Set task:
Identify the lines that contain the string "object" and report only how many there are.

- - - - - - -

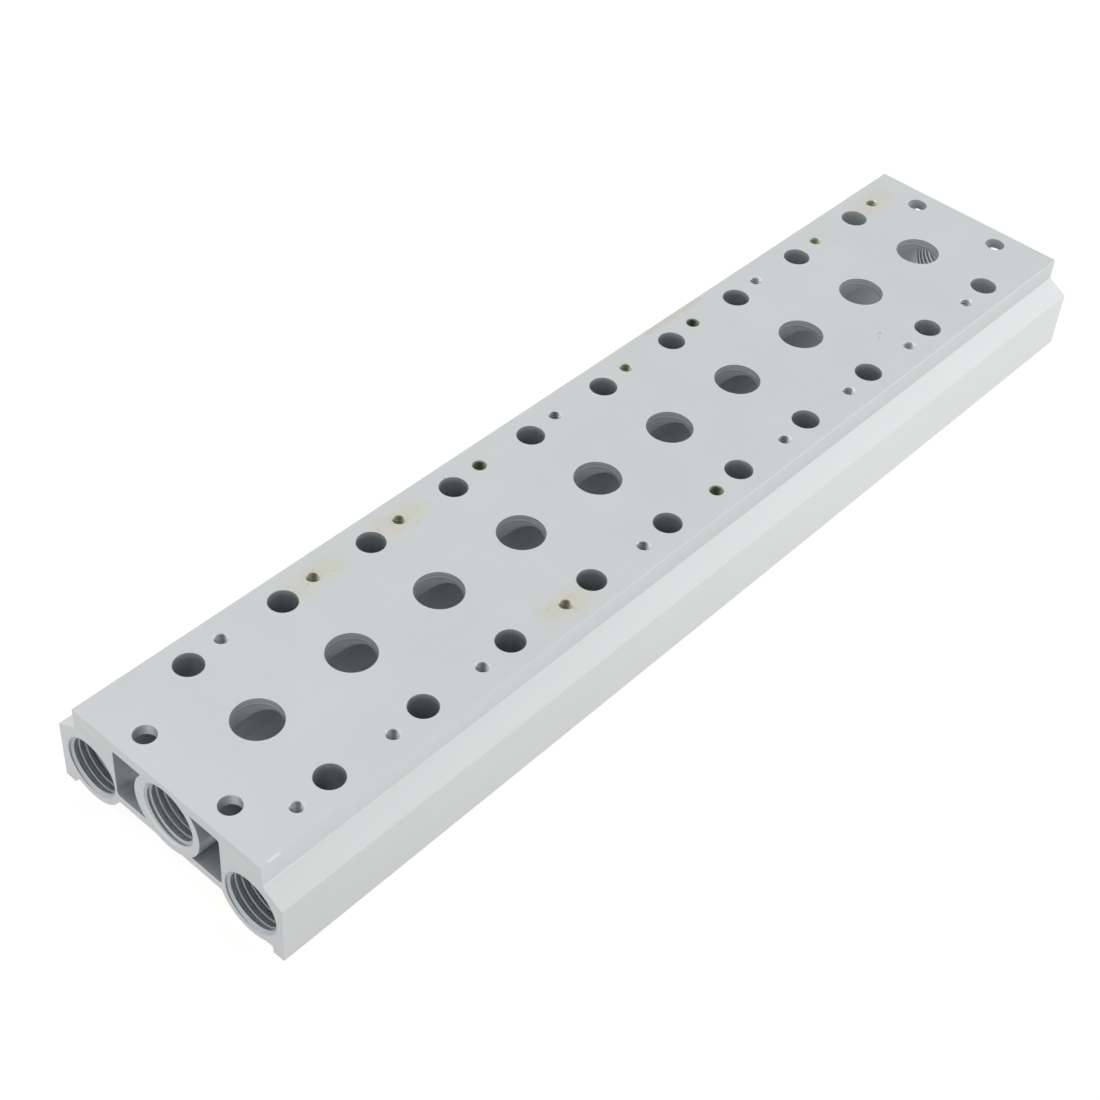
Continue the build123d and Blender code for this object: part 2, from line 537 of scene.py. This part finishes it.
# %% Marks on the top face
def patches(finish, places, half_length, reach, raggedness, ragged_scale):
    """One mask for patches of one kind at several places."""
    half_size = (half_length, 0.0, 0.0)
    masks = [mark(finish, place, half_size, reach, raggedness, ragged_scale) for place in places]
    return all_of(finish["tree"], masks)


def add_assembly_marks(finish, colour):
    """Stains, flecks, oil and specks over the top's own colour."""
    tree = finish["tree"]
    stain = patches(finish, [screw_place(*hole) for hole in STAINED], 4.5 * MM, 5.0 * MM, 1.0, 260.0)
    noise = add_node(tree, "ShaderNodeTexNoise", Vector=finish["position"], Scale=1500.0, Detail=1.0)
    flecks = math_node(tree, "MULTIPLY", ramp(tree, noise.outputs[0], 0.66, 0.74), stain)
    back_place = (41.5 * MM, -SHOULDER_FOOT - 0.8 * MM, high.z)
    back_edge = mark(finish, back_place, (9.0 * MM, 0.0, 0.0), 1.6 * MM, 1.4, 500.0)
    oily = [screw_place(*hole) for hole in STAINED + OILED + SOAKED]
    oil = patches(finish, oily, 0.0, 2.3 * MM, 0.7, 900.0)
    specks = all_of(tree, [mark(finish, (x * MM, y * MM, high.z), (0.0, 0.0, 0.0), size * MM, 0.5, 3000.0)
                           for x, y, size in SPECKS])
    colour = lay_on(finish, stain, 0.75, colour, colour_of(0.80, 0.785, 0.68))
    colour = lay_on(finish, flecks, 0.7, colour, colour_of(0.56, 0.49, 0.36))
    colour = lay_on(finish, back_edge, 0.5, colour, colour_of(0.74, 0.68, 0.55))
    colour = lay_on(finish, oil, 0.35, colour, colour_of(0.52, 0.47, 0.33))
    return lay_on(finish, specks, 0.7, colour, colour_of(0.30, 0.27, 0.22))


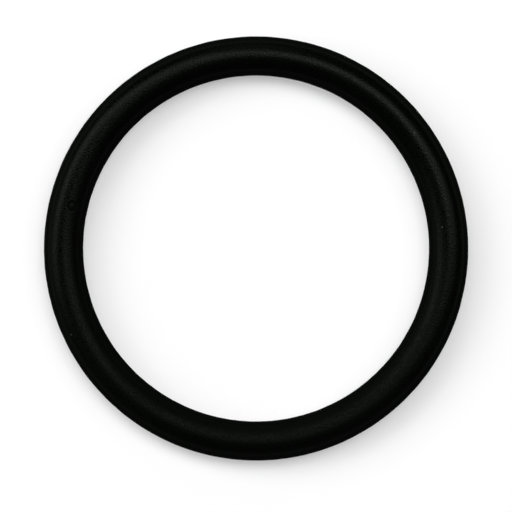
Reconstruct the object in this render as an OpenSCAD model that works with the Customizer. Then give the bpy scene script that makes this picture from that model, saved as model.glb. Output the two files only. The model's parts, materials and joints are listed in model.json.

- - - - - - -

Response:
2